The facility is accessible by road and located near major commercial and residential areas in Aba. However, some reports note that signage and road access can be improved to make the site more visible and welcoming to tourists and researchers.

=== Admission and services ===
Admission into the museum is usually free or subject to a minimal fee, depending on current NCMM policies. A visitor, Favour, who visited the museum claimed to have paid 200 naira as gate fee in 2022. The museum caters to a wide audience, including school excursions, researchers, local visitors, and tourists. Guided tours are often provided by museum staff to help visitors better understand the colonial-era exhibits and Nigeria's historical trajectory.

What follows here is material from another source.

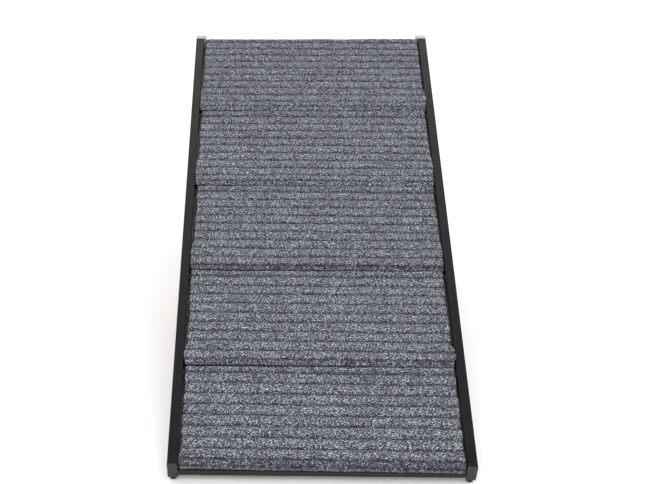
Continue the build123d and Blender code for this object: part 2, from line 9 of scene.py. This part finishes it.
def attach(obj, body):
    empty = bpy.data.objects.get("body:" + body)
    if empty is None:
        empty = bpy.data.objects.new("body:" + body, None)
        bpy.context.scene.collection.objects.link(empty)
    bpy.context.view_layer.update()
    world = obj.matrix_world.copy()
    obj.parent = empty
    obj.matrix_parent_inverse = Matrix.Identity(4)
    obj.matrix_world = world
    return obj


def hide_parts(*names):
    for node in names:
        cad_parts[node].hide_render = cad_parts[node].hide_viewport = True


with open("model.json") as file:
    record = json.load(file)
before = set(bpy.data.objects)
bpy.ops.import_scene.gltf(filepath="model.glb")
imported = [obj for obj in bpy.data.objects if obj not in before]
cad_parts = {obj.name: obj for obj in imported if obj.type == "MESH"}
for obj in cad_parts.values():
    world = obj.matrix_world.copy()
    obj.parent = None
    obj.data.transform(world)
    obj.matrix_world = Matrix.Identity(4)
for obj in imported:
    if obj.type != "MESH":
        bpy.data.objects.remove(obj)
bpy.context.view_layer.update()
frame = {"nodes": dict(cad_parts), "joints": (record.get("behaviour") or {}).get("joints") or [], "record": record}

In addition to its gallery spaces, the museum offers limited visitor amenities such as a museum kitchen, which serves traditional Nigerian delicacies including local foods and palm wine. This feature was originally envisioned by the museum's founding director, Dr. Ekpo Eyo, as a way to enhance visitor experience and provide cultural immersion.

=== Research and educational access ===
The museum is also an important resource for students, academics, and researchers, especially those interested in Nigeria's colonial history. It houses hundreds of curated ethnographic, photographic, and archaeological collections that are accessible for academic study. Visitors are advised to schedule appointments in advance for research purposes.

=== Tourism and nearby facilities ===
The museum is located within reach of hotels, restaurants, and markets in central Aba, including the popular Ekeoha Shopping Centre. Its proximity to these attractions positions it as a potential hub for cultural tourism. However, tourism development in the area remains underexploited due to underfunding and limited promotional efforts.